在nm启动container的过程中,有一个步骤是把当前的tokens写入本地目录,默认情况下具体的调用的方法是在DefaultContainerExecutor类的startLocalizer 方法中:
public synchronized void startLocalizer (Path nmPrivateContainerTokensPath, InetSocketAddress nmAddr, String user, String appId, String locId, List<String> localDirs, List<String> logDirs) throws IOException, InterruptedException { ContainerLocalizer localizer = new ContainerLocalizer( lfs, user, appId, locId, getPaths(localDirs), RecordFactoryProvider.getRecordFactory(getConf())); createUserLocalDirs(localDirs, user); //Initialize the local directories for a particular user,create $local.dir/usercache/$user and its immediate parent createUserCacheDirs(localDirs, user); //Initialize the local cache directories for a particular user.$local.dir/usercache/$user,$local.dir/usercache/$user/appcache,$local.dir/usercache/$user/filecache createAppDirs(localDirs, user, appId); //Initialize the local directories for a particular user.$local.dir/usercache/$user/appcache/$appi createAppLogDirs(appId, logDirs); //Create application log directories on all disks.create $log.dir/$appid // TODO : Why pick first app dir. The same in LCE why not random? Path appStorageDir = getFirstApplicationDir (localDirs, user, appId); String tokenFn = String.format(ContainerLocalizer.TOKEN_FILE_NAME_FMT, locId); Path tokenDst = new Path (appStorageDir, tokenFn); lfs.util().copy(nmPrivateContainerTokensPath, tokenDst); LOG.info( "Copying from " + nmPrivateContainerTokensPath + " to " + tokenDst); lfs.setWorkingDirectory(appStorageDir); LOG.info( "CWD set to " + appStorageDir + " = " + lfs.getWorkingDirectory()); // TODO : DO it over RPC for maintaining similarity? localizer.runLocalization(nmAddr); }
主要注意 getFirstApplicationDir (localDirs, user, appId)这一段,先生成token文件的名称,然后调用copy的操作把具体的token文件cp到yarn的本地工作目录。

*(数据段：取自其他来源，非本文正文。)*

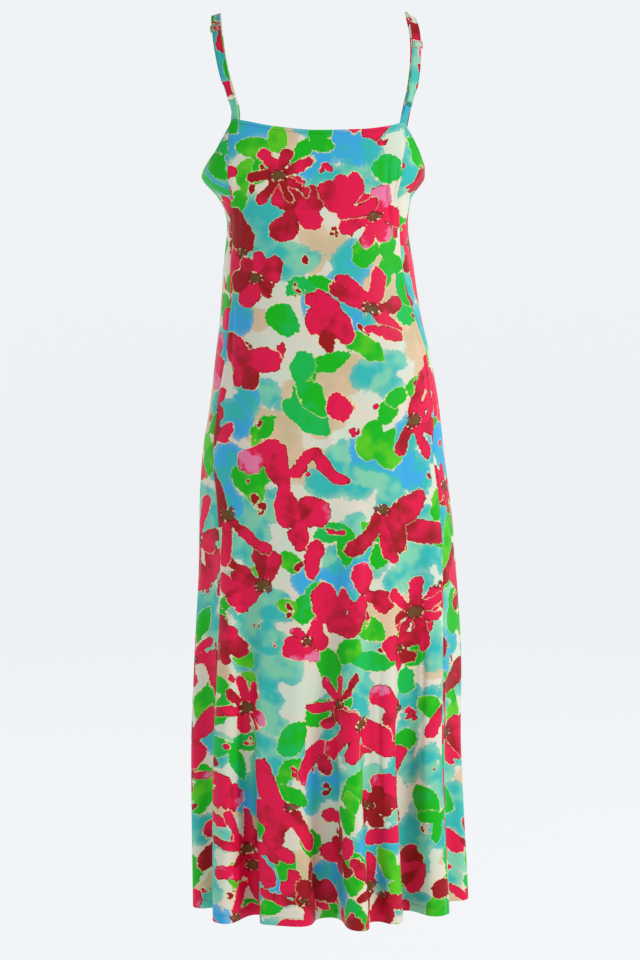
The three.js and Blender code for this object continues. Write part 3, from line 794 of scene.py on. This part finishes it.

这里getFirstApplicationDir 方法,传入的第一个参数是yarn写临时数据的目录,和
yarn.nodemanager.local-dirs(List of directories to store localized files in.)
相关
private Path getFirstApplicationDir (List<String> localDirs, String user, String appId) { return getApplicationDir( new Path(localDirs.get(0)), user, appId); }
而这里使用了localDirs.get(0),再来看下localDirs的生成:
localDirs的获取定义在ResourceLocalizationService内部类LocalizerRunner类的run方法中:
private LocalDirsHandlerService dirsHandler; .... List<String> localDirs = dirsHandler.getLocalDirs(); List<String> logDirs = dirsHandler.getLogDirs();
调用LocalDirsHandlerService 类:
/** Local dirs to store localized files in */ private DirectoryCollection localDirs = null; /** storage for container logs*/ private DirectoryCollection logDirs = null; localDirs = new DirectoryCollection( validatePaths(conf.getTrimmedStrings(YarnConfiguration.NM_LOCAL_DIRS))); logDirs = new DirectoryCollection( validatePaths(conf.getTrimmedStrings(YarnConfiguration.NM_LOG_DIRS)));
这里localDirs 是通过解析yarn.nodemanager.local-dirs配置项的值获取的,因为配置项是一定的,这就导致得出的localDirs 一直是同一个List,从而导致写入token的目录一直是同一个目录,这其实是一个bug:
https://issues.apache.org/jira/browse/YARN-2566
导致在写入token文件时,所有的container的token都会写到同一个目录,解决的方法其实是使用了随机数的方式,具体可以看patch.